Every single day, Paul and I marvel at our son and how that little boy can find joy in pretty much everything. At least once a day, we catch each other's eyes, smile and shake our head at the beauty of it all. Paul will say, "Oh that kid..." But lately, he's been following that up with, "I hope I don't screw him up." To which I say, "Huh? How would you screw him up?" Paul then responds with a shrug and dismissive, "I dunno..." I ask him the question even though I think I understand what he means. He's not unaware of the wall and he's well aware of the damage it could do to our kids if the reasons for that wall aren't dealt with.

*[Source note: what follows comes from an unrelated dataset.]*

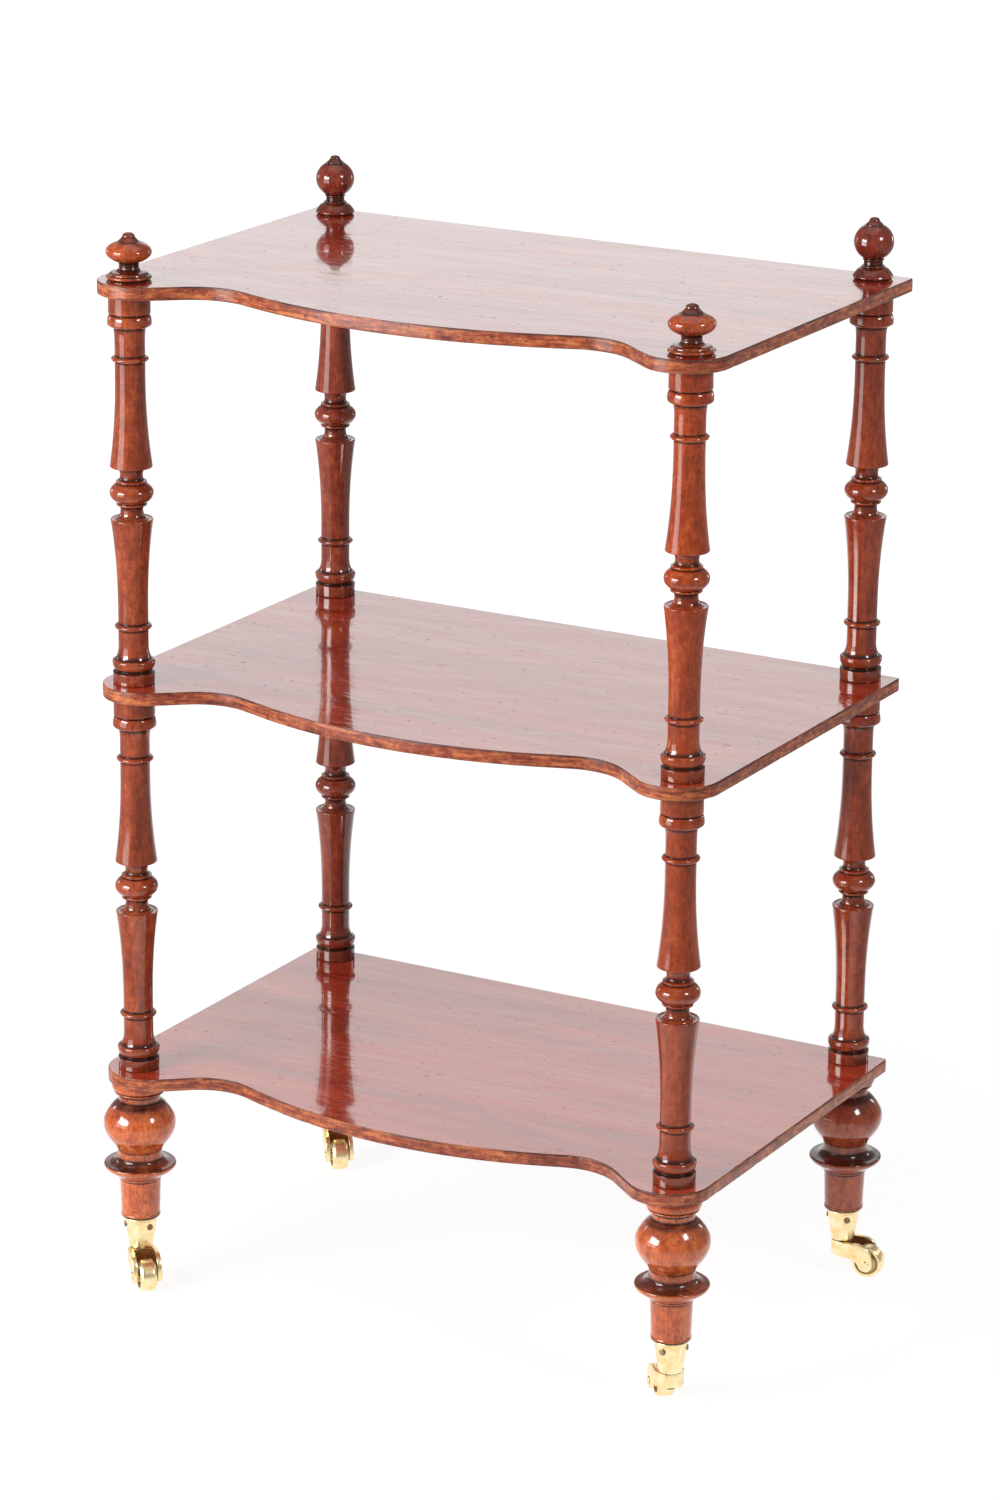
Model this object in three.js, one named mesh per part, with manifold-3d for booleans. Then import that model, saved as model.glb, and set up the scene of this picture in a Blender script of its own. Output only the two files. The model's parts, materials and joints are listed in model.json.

My life has been an open book to my husband. I met Paul almost 19 years ago, and since then I have revealed the hardest struggles and the darkest secrets of my life to him. Even when he has shared some past struggles, the emotional scope feels very abbreviated as if there is so much more he is not telling me. Do I feel an imbalance of emotional vulnerability? Am I scared that the truths on the other side of that wall will hurt me? Am I scared that this wall will have a negative impact on our kids? Yes. Yes. YES.

There has been a new addition to my recurring dream repertoire. Paul and I will be having a serious discussion and, suddenly, he will have an outburst... telling me so many things he's been holding inside for years! And then he breaks down in tears because he feels so much better. The dreams usually end with us in a sobbing embrace feeling an ocean of relief. Then I wake up and the pit of my stomach aches because it wasn't real. Ugh, why couldn't I have just dreamed about Tom Hanks being my best friend again??

My love for Paul is so incredibly deep. No one has helped me become a better version of myself more than him. There are things he needs to let out and I only want that for his own benefit. I know it will be tough for both of us, but I'm prepared to trudge through that pain to make my recurring dream come true. It's time to smooth out those sheets... I just hope I can find the courage to start the discussion. Definitely something I still need to work on.

Anyone have Kristen Bell or Dax Shepard's contact info?!?!